● Data to use
- - - - -
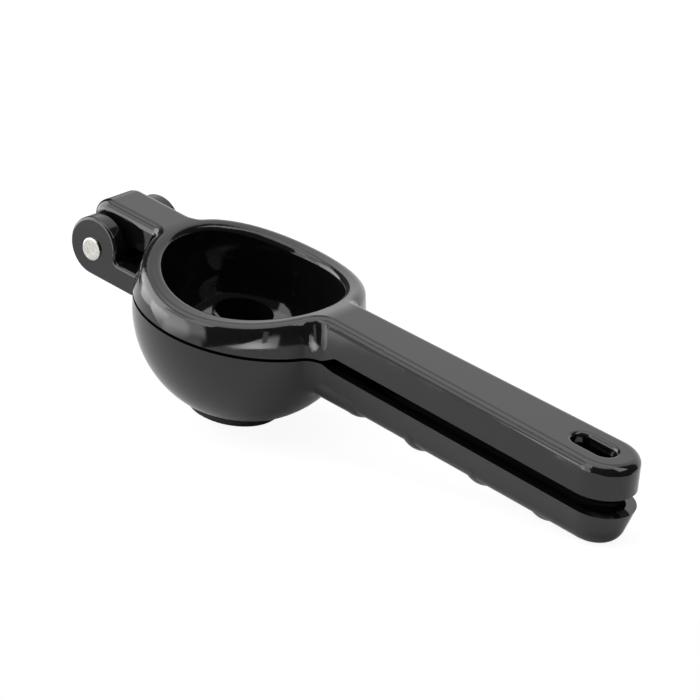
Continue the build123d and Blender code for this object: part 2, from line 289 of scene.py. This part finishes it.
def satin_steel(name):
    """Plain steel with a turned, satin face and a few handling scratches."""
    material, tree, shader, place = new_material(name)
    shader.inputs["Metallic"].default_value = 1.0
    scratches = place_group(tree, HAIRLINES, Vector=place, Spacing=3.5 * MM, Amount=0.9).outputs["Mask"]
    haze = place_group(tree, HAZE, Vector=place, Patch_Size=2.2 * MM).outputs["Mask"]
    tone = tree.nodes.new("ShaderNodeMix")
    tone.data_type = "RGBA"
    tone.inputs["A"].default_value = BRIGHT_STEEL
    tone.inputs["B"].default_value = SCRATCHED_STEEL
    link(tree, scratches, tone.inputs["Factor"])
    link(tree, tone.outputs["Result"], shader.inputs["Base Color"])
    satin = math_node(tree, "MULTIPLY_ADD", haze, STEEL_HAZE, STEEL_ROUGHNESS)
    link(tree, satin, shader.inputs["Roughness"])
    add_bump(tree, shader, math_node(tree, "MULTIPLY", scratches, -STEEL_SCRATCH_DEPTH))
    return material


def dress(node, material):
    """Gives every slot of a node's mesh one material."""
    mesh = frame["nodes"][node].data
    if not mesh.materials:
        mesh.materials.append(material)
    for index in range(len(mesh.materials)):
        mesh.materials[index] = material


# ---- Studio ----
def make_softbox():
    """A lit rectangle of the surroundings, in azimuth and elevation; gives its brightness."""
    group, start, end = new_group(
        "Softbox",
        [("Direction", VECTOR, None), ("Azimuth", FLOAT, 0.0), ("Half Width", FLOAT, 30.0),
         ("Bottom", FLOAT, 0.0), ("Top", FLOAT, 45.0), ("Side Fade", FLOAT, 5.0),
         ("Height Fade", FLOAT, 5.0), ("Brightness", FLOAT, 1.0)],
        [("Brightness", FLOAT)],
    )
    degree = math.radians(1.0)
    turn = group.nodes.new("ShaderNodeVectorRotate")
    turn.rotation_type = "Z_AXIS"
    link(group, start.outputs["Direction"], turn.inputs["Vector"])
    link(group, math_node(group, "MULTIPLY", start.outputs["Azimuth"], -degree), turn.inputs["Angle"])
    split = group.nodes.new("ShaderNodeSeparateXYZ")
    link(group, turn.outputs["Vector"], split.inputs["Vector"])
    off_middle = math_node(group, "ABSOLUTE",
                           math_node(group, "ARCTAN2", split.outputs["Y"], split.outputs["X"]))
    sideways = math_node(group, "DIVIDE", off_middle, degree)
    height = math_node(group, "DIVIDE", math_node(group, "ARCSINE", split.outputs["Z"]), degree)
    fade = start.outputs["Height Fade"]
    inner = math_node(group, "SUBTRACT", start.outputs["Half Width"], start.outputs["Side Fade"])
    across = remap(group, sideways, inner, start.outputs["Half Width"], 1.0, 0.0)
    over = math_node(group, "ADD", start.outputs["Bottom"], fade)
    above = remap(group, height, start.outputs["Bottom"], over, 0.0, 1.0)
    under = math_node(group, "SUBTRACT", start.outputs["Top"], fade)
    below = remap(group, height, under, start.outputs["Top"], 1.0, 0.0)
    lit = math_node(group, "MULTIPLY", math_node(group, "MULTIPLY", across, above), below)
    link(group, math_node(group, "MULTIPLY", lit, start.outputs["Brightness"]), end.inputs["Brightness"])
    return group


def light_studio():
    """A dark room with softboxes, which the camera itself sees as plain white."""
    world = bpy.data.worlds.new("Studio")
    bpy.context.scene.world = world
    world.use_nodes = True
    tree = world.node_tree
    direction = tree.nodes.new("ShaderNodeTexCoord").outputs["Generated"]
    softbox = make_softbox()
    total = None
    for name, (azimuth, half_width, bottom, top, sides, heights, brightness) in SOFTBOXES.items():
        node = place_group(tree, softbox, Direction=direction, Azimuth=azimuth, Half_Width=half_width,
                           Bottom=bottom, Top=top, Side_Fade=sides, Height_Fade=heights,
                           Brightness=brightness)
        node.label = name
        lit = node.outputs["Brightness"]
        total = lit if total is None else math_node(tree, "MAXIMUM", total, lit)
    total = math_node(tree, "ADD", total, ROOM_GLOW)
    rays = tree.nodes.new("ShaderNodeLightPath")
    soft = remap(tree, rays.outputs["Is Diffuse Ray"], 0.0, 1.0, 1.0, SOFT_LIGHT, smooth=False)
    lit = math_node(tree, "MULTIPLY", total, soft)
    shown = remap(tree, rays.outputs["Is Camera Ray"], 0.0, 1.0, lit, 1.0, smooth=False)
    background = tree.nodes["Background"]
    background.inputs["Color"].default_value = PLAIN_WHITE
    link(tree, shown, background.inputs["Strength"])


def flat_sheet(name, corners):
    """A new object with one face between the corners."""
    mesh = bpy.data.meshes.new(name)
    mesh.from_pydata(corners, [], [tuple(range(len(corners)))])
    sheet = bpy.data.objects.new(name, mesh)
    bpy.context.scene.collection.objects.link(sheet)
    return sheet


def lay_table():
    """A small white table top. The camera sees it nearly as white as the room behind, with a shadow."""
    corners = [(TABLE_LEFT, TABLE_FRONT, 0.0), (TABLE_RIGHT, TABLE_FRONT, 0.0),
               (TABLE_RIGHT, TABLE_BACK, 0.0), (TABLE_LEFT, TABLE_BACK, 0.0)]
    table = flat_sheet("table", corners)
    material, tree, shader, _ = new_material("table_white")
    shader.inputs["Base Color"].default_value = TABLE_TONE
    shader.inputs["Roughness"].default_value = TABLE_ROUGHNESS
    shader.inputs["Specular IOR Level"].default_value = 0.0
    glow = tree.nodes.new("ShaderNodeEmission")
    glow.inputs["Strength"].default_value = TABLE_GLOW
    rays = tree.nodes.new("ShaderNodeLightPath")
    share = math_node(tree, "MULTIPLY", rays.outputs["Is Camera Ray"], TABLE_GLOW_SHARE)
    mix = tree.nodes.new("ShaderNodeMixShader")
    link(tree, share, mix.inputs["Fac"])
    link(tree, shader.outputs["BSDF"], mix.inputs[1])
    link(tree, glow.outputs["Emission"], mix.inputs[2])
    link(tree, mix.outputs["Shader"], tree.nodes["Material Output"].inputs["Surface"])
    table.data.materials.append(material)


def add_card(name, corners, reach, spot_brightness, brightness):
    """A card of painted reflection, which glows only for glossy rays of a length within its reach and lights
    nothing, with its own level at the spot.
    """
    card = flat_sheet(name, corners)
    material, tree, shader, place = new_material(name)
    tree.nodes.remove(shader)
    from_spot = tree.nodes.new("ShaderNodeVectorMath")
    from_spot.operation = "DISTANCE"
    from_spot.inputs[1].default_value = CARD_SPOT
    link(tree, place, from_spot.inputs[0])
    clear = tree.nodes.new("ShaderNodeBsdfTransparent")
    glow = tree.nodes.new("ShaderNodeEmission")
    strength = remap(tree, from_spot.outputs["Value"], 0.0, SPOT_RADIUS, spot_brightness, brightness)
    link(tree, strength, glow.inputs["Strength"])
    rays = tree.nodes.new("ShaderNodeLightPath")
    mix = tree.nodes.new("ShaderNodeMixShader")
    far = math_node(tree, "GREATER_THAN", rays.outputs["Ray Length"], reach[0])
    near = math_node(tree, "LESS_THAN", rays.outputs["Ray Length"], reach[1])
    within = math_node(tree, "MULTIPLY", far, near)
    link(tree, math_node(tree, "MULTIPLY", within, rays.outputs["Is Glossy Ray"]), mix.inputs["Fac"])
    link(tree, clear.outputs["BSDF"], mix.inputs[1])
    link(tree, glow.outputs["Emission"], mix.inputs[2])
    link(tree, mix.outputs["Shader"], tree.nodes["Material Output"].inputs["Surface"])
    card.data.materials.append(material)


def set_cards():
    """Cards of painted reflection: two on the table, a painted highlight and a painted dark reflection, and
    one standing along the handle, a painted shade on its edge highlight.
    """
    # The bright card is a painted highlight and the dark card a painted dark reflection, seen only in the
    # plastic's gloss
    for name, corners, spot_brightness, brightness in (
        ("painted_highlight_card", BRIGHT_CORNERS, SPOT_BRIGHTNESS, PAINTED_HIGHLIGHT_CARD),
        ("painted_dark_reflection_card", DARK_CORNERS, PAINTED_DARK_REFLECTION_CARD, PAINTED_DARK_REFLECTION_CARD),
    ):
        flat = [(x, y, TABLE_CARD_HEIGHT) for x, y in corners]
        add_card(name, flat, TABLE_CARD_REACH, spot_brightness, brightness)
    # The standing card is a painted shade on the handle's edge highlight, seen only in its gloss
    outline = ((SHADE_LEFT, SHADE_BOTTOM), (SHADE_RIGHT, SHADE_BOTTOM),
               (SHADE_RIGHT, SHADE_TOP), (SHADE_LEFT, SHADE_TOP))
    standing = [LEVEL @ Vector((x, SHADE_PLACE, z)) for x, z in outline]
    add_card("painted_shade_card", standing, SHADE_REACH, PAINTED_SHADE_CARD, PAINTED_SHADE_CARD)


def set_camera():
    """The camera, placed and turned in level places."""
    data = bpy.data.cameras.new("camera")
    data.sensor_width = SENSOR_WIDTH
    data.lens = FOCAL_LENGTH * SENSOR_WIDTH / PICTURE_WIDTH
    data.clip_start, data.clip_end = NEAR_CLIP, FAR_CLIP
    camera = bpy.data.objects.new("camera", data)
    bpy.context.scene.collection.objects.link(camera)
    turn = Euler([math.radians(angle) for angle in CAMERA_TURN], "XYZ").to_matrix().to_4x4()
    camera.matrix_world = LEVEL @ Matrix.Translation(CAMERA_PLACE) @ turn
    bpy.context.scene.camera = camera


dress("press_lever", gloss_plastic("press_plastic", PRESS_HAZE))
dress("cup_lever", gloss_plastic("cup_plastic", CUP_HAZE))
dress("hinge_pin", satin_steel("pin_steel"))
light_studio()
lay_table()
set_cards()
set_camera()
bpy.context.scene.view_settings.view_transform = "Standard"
- - - - -
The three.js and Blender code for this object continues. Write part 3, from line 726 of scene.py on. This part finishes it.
- - - - -
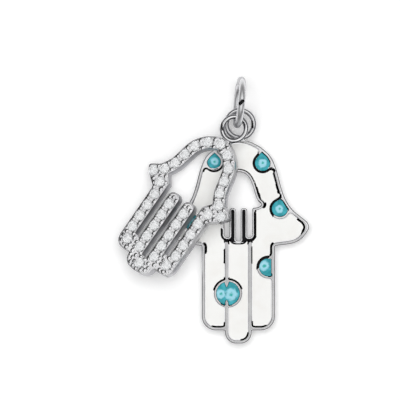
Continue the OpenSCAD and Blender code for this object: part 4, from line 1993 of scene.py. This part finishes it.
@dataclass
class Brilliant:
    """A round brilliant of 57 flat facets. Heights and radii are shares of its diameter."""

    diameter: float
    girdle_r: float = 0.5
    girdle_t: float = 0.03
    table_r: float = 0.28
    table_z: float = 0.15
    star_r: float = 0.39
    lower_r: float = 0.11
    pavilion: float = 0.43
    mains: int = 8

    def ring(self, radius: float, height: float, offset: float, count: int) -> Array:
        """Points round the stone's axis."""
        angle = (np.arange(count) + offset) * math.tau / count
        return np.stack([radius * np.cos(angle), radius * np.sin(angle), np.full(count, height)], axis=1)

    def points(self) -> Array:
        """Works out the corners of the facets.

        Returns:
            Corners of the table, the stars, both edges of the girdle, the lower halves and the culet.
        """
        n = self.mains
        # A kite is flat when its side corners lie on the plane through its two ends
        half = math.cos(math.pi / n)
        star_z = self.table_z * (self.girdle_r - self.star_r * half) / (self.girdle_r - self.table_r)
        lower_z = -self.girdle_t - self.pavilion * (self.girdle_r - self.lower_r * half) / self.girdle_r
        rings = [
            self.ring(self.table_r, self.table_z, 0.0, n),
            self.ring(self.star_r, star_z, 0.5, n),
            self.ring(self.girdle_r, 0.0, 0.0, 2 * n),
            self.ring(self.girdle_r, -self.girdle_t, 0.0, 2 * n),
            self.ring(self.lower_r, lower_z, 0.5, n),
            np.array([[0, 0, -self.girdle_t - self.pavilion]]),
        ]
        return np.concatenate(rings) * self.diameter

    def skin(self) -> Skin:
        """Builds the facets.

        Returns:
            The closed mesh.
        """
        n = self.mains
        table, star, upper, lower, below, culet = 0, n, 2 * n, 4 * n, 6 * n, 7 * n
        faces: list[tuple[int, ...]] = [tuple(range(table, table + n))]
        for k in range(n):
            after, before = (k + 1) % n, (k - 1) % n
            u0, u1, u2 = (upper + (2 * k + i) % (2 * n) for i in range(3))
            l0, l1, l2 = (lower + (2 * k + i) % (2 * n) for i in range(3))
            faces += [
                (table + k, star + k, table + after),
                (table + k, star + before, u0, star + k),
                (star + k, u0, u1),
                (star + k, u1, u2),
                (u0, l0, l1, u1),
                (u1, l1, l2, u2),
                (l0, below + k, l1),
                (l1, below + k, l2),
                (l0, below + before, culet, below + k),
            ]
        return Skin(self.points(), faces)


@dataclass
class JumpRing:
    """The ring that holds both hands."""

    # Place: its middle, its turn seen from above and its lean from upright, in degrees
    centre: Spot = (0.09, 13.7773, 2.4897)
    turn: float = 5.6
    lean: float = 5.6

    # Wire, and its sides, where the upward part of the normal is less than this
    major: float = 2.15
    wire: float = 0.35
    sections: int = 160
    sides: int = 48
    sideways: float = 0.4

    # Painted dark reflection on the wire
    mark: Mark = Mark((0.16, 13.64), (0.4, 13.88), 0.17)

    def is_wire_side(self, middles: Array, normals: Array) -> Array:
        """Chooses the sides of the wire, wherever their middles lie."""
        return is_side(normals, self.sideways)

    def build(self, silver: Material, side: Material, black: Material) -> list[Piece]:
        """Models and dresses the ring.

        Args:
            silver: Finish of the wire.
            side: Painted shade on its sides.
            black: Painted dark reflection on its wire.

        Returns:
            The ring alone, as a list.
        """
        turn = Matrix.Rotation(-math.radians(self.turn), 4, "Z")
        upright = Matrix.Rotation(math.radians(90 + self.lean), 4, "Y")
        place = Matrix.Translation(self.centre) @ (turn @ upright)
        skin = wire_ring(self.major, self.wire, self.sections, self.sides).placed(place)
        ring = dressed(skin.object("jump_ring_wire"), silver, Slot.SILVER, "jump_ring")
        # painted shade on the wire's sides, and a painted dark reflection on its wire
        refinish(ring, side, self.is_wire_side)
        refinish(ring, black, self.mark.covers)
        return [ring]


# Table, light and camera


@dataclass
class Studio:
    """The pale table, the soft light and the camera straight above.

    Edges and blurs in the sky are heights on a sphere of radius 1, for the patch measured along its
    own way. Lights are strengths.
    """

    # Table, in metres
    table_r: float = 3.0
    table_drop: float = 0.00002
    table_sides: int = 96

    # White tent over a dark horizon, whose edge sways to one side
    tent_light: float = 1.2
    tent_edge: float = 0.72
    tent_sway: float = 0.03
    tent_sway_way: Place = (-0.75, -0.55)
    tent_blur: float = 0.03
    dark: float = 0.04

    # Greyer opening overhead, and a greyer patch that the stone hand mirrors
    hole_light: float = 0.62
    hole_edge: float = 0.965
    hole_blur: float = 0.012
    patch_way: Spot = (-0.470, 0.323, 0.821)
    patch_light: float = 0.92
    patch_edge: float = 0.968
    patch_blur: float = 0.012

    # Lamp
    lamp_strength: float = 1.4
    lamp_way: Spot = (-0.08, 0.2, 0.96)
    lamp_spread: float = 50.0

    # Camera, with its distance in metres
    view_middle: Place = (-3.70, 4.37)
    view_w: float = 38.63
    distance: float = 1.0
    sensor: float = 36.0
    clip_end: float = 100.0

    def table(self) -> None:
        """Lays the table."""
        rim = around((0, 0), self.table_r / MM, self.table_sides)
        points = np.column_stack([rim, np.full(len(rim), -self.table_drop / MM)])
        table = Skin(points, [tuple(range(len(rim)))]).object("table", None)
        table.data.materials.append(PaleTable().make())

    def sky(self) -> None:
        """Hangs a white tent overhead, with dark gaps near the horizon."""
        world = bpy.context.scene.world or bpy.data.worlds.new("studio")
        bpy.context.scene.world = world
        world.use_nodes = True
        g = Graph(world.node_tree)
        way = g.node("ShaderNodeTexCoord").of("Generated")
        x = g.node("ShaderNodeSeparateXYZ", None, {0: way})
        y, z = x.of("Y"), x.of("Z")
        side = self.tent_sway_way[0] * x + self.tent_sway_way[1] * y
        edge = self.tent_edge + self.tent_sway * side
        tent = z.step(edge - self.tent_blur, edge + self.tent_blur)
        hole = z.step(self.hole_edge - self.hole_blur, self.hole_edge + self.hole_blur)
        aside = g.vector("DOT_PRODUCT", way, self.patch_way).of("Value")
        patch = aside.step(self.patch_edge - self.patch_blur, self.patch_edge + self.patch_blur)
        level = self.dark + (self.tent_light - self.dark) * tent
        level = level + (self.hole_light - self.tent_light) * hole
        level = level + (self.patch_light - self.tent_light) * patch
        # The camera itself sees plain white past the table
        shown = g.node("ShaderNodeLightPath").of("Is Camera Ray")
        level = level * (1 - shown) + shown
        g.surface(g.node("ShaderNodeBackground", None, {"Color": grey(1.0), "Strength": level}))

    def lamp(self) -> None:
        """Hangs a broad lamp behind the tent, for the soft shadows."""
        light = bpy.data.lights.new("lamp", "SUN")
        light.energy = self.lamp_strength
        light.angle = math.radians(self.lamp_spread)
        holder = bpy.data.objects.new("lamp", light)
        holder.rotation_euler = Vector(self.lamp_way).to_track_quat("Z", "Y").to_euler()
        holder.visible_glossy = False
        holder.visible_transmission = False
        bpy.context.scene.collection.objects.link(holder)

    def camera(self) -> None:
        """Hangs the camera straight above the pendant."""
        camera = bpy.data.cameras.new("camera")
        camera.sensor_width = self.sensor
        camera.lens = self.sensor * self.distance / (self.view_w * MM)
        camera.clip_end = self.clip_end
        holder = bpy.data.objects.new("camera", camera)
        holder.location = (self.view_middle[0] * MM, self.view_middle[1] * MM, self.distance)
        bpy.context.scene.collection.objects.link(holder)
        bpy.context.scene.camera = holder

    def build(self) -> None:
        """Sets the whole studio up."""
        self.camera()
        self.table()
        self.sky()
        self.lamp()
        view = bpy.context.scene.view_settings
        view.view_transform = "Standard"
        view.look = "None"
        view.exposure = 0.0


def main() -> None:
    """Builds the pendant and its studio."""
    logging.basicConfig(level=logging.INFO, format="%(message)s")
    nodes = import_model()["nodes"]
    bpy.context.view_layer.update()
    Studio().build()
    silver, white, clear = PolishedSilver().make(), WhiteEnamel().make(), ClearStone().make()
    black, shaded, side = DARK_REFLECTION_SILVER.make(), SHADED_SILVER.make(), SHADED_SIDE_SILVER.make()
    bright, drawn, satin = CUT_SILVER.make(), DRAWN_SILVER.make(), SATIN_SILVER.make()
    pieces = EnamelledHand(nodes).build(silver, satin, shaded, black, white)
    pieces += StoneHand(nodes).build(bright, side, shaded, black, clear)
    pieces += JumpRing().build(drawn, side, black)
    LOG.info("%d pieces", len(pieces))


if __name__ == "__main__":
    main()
- - - - -
● Directive
Retype exactly, and only, the lines from the one containing "Continue the OpenSCAD" through the one containing "mains: int = 8", both included.

● Response
Continue the OpenSCAD and Blender code for this object: part 4, from line 1993 of scene.py. This part finishes it.
@dataclass
class Brilliant:
    """A round brilliant of 57 flat facets. Heights and radii are shares of its diameter."""

    diameter: float
    girdle_r: float = 0.5
    girdle_t: float = 0.03
    table_r: float = 0.28
    table_z: float = 0.15
    star_r: float = 0.39
    lower_r: float = 0.11
    pavilion: float = 0.43
    mains: int = 8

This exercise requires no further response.